* _Data section_
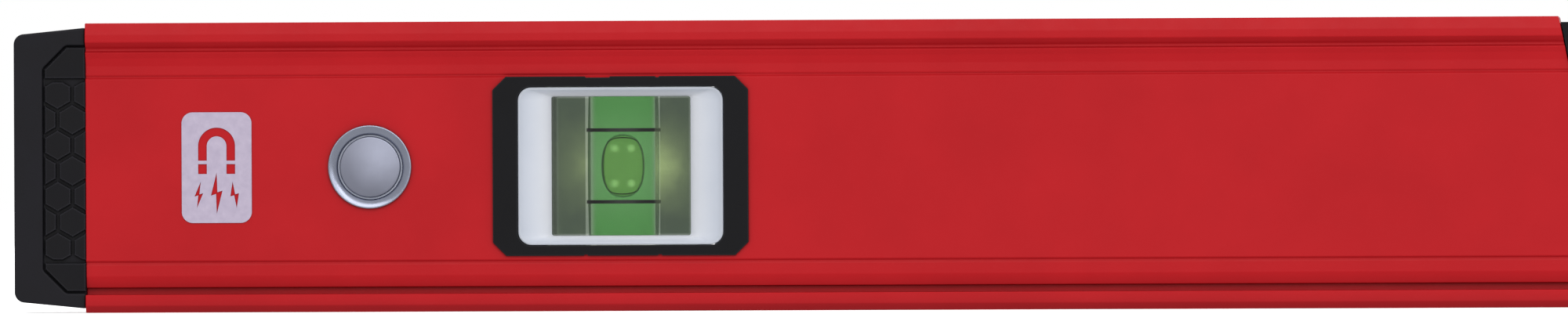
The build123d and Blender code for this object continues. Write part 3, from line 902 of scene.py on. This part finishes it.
def arch(radius, start, end, steps=32):
    """Points of the horseshoe's bend, with angles in degrees."""
    angles = [math.radians(start + (end - start) * k / steps) for k in range(steps + 1)]
    return [(radius * math.cos(a), HORSESHOE_CENTRE_Z + radius * math.sin(a)) for a in angles]


def build_label():
    """The pale sticker, with a plain horseshoe magnet and three flashes cut through it."""
    low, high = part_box("magnet_label_left")
    middle = (low + high) / 2
    outline = rounded_rect(high.x - low.x, high.z - low.z, LABEL_RADIUS * MM, (middle.x, middle.z), 10)
    plate = prism_y(outline, low.y, high.y)
    outer = HORSESHOE_RADIUS
    inner = outer - HORSESHOE_LEG_WIDTH
    foot = HORSESHOE_CENTRE_Z - HORSESHOE_LEG_LENGTH
    horseshoe = [(outer, foot), *arch(outer, 0, 180), (-outer, foot)]
    horseshoe += [(-inner, foot), *arch(inner, 180, 0), (inner, foot)]
    shapes = [horseshoe]
    pole_top = foot - POLE_GAP
    for side in (-1, 1):
        a, b = sorted((side * inner, side * outer))
        shapes.append(rectangle(a, pole_top - POLE_HEIGHT, b, pole_top))
    shapes += [flash(*values) for values in FLASHES]
    cutters = []
    for shape in shapes:
        points = [(middle.x + x * MM, z * MM) for x, z in shape]
        cutters.append(prism_y(points, -REACH, 0))
    mesh = carve(plate, cutters)
    obj = piece("magnet_sticker_left", mesh, "level", "magnet_label_left", FILM)
    soften(obj, 0.06, 40, 2)


build_label()

# ---------- magnets


def add_turned(name, profile, node, material, close=False):
    """A turned magnet piece, its front at the CAD node's front; profile is in millimetres."""
    low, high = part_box(node)
    middle = (low + high) / 2
    mesh = lathe([(r * MM, d * MM) for r, d in profile], (0, 1, 0), 128, close)
    obj = piece(name, mesh, "level", node, material)
    obj.location = (middle.x, low.y, middle.z)
    smooth(obj, 50)


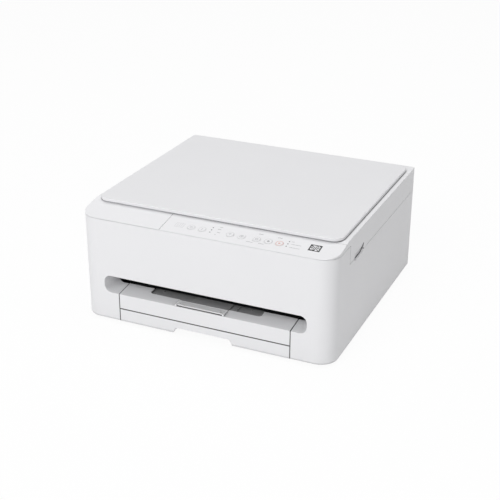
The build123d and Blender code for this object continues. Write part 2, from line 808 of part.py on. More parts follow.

* _Problem_
Only the number is wanted: how many lines of these entries contain the string "from"?

* _Problem solution_
2